Power Scouting—Part 3

Here’s how to find the best deer stand site in 500-1,000 acres in one day or less.
Power Scouting—Part 3

Previously: Maps, Maps And More Maps

Step 3: High-Tech Scouting

You now have some parcels of land that show potential. After using your plat or tax maps to gain permission to hunt, the next step in power scouting is to verify as quickly as possible those strongholds that you suspect harbor deer. There is no use hanging a stand or pussy-footing through unfamiliar turf until you can locate a concentration of deer and deer sign. And there is no reason why you cannot scout several hundred acres in just a few days.

In farm country, I like to first zero-in on food sources. Wearing rubber boots, I will quickly skirt the edges of active agriculture as well as old orchards, hardwood flats and the edges of steep ravines for deer sign. Do this during the middle of the day when deer are not as likely to be up and about, but pay attention to the wind. You want to avoid having your scent drift into suspected bedding areas.

Then in the evening and early morning hours, I will glass some of these feeding areas as well as likely travel routes from a safe distance so as to not disturb their daily routines. Fence lines, irrigation ditches and hedgerows are favorite corridors used by bucks as they move from bedding cover to preferred feeding locations.

A spotting scope would be handy right about now, but if you are a serious trophy hunter, you might want to invest in a high-power pair of image-stabilizing binoculars that have a better field of view than a spotting scope. By scanning with both eyes you won’t get as tired working the thick cover for a wide rack, either. Best of all, you can hand-hold these optics without the image “jumping” about at long distances.
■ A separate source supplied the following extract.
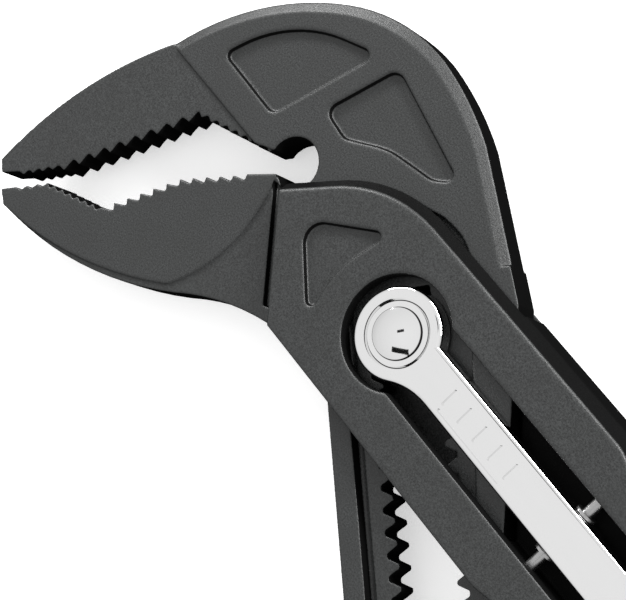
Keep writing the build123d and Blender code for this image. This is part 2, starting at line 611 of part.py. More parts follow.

A few years ago using a topo map on an out-of-state hunt, I located a steep ravine that separated a series of open fields with a hillside of thick brush. I sneaked around that ravine during the middle of the day, and located plenty of big buck sign, including a scrape line that was recently freshened. I still-hunted that scrape line first thing the next morning with my bow, and caught a 140-class 9-pointer flat-footed as he, too, worked the scrape line. At 30 yards, he never knew what hit him!

Wilderness bucks are usually few and far between, so your first order of business is to locate a concentration of deer sign. Using your topo map and aerial photographs, you should be able to pinpoint some logical feeding and bedding areas. I like to concentrate my initial efforts inside clear-cuts and any hardwood ridges that lie above those clear-cuts. Think of the clear-cut as nothing more than a farmer’s hay field, and you should have no problem locating entrance/exit trails and feeding sites within the clear-cut. You should also find deer sign along spurs or gentle slopes that lead to and from those ridges above the clear-cut.

“There is no time to dilly-dally,” adds Miraglia. “Walk as quickly as you can so you will be able to cover as much ground as you can. And so you don’t miss anything, follow a grid pattern until you stumble upon plenty of tracks, rubs and droppings. You might be surprised how small a buck’s core area is in a wilderness setting.”

Swamps also get my attention, and I will walk directly to any gentle slope or ridge that seems to offer easy access, and look for rubs and scrapes as well as tracks and droppings. I will also look for natural bottlenecks at the top of steep ravines and saddles that lie between hilltops. Bucks will pass through these locations looking for a doe near estrus as the rut nears.

Don’t overlook that invisible line that separates the open hardwoods from mature softwoods such as hemlock and mixed spruce or fir. Deer love to weave back and forth across this line leaving plenty of scrapes and rubs in the process. When you can add topographical features such as swamps, creek beds or uneven terrain to the mix, you may have a hot spot good for several seasons in a row.

Anyone can power scout. If fact, as Miraglia points out, there is no reason not to make power scouting an integral part of your year-round quest for racked deer. I couldn’t agree more.